ComReg is also proposing a spectrum cap to ensure that no single company can win more than ten blocks of spectrum – a maximum of 100MHz. A final decision is expected…in 4Q 2011, at which time the date for the auction will finally be determined.
In Ireland, the spectrum to be made available for LTE has been held up due to a delay in refarming the 900MHz and 1800MHz spectrum bands, and delays in auctioning suitable spectrum in the 800MHz and 2.5GHz bands. In contrast, across much of the EU15 (such as Belgium, Denmark, Finland, France, Portugal, Spain, and Sweden) the 900MHz and 1800MHz spectrum bands have been liberalized and can be used for 3G and LTE. Ireland risked being comparatively late in rolling out LTE networks as a result of a lack of suitable spectrum and regulatory uncertainty.
A large amount of spectrum in the 800MHz, 900MHz, and 1800MHz bands could now pave the way for LTE rollout in Ireland. A total of 280MHz will be available, which is more than double the current 900MHz and 1800MHz holdings for the three operators. These three bands are regarded as highly suitable for mobile broadband services, particularly the lower frequencies (800MHz and 900MHz), by virtue of their propagation characteristics; by enabling wide-area coverage, reasonable bandwidth capacity and effective in-building penetration, they offer the ability to provide high-quality national mobile network coverage in the most cost-effective way, particularly given Ireland’s challenging rural population spread.
Three significant outcomes result from the draft decision.
Firstly, the proposed auctions are in line with the European Commission’s GSM Amendment Directive adopted in September 2009. In Ireland, spectrum in the 900MHz and 1800MHz bands allocated to three operators is currently used for the provision of GSM mobile services, and the refarming of the 900MHz and 1800MHz bands should be implemented soon.
Second, the digital dividend auction in Ireland will likely meet the EC mandate to free up spectrum by 2013. In the draft decision, ComReg moved the 800MHz spectrum auction forward to 2013 from 2015.
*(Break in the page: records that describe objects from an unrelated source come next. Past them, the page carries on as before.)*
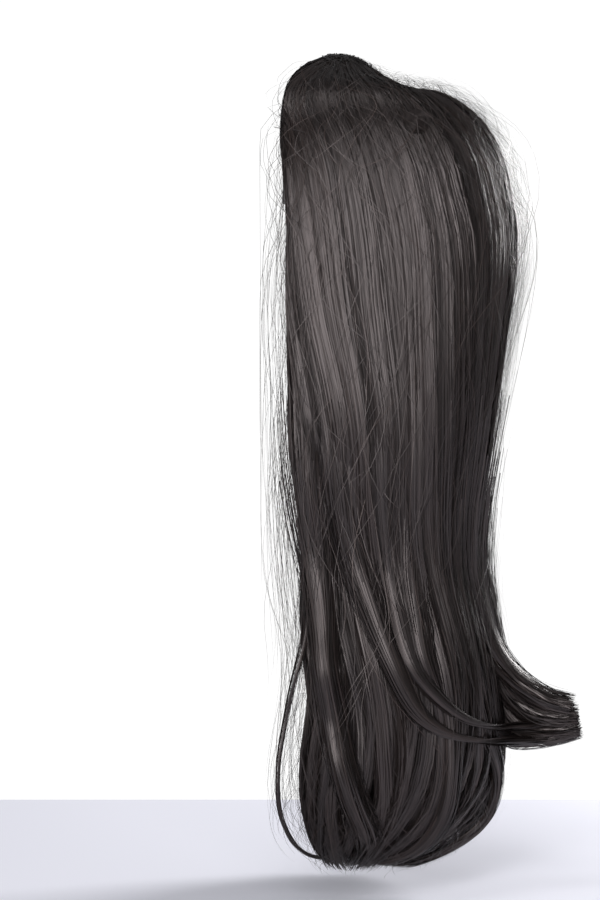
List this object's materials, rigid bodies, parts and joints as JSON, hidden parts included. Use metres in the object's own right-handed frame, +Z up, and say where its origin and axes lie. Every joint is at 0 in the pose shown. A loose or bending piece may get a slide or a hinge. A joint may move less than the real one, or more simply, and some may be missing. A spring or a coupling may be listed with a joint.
{
  "type": "claw clip ponytail hairpiece",
  "caption": "Long dark wavy ponytail hairpiece sewn to a plastic claw clip, which grips the wearer's own gathered hair.",
  "frame": {"origin": "middle of the claw clip's grip, where the wearer's own gathered hair goes", "axes": "+Z up along the wearer's standing height, -X the way the wearer faces, +Y towards the wearer's right"},
  "size_m": [0.2004, 0.1926, 0.5407],
  "materials": {
    "claw_clip": "moulded, dark brown-black",
    "hair": "glossy synthetic hair fibre, near-black brown"
  },
  "bodies": {
    "root": {"claw_clip": "claw_clip", "crown_puff": "hair", "left_front_fall": "hair", "left_fall": "hair", "rear_fall": "hair", "right_fall": "hair", "right_front_fall": "hair"}
  },
  "joints": []
}
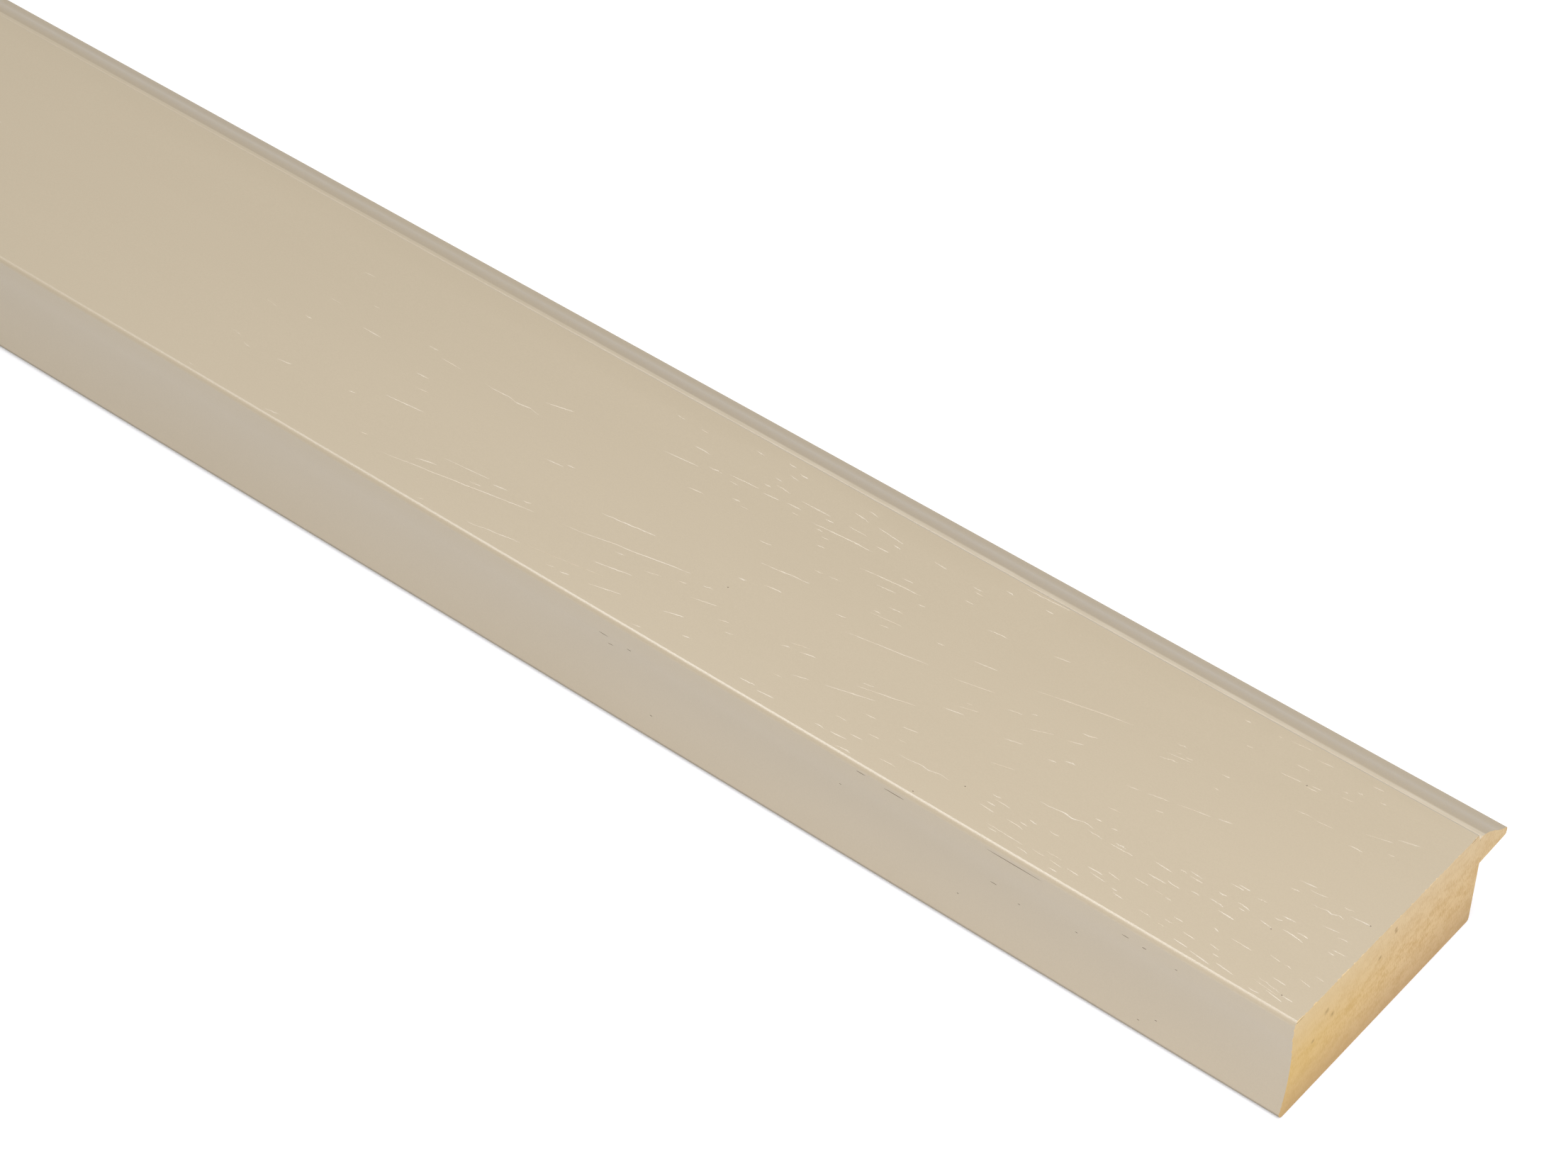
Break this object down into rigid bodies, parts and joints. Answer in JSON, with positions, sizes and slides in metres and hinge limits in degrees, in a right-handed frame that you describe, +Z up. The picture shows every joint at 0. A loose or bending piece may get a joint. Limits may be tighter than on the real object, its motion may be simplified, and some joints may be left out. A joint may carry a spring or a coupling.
{
  "type": "picture frame moulding",
  "caption": "Wide flat painted wooden picture frame moulding with a rounded hollow back edge, a fine quirk, a falling ogee lip and a rebate for glass and picture, sawn square at its ends.",
  "frame": {"origin": "middle of the underside, which is the side that lies against the wall in use", "axes": "+X along the stick, +Y from the thick back edge to the thin sight edge, +Z up from the underside to the painted face"},
  "size_m": [1.22, 0.064, 0.0225],
  "materials": {
    "painted_wood": "satin stone-coloured paint over open-pored hardwood, bare wood at the sawn ends, the back and the rebate"
  },
  "bodies": {
    "root": {"moulding": "painted_wood"}
  },
  "joints": []
}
Third, the decision provides regulatory certainty to operators on investment in LTE network deployment. The proposed large spectrum auction will enable telecoms operators to make the necessary investment in next-generation mobile services.
Spectrum caps promote competition
The spectrum caps proposed by ComReg are intended to promote competition in the mobile market and encourage new market entrants. As well as an overall spectrum cap of 2×50MHz for the three bands, ComReg proposed a separate cap of 2×20MHz for the 800MHz and 900MHz bands and a cap of 2×10MHz for the 900MHz band for the first period of the license (2011–2015).
Some European regulators have sought to protect a competitive landscape and encourage new service providers to enter the market by putting caps on the amount of spectrum that could be acquired by any one incumbent. Across Europe, various types of spectrum caps (or allowed amounts) have been set or proposed by the National Regulatory Authorities (NRAs): the Swedish regulator PTS applied a band-specific cap of 140MHz in its 2.6GHz auction and a separate spectrum cap of 20MHz in the digital dividend spectrum auction, and the German regulator BNetzA imposed a cap of 2×10MHz in spectrum bids in the 800MHz band.
In its consultation of March 2011, for its planned auction of spectrum in the 800MHz and 2.6GHz bands, Ofcom proposed a cap on the total amount of spectrum that any one operator can acquire of a maximum of 2×105MHz and, more importantly, a maximum of 2×27.5MHz in the most valuable sub-1GHz band. We expect spectrum caps will be widely used by NRAs in the EU to promote competition in the mobile market. Other countries will learn lessons from the regulators that have already imposed or proposed spectrum caps (ComReg, BNetzA, the PTS, and Ofcom), when they plan to auction spectrum for 4G mobile services.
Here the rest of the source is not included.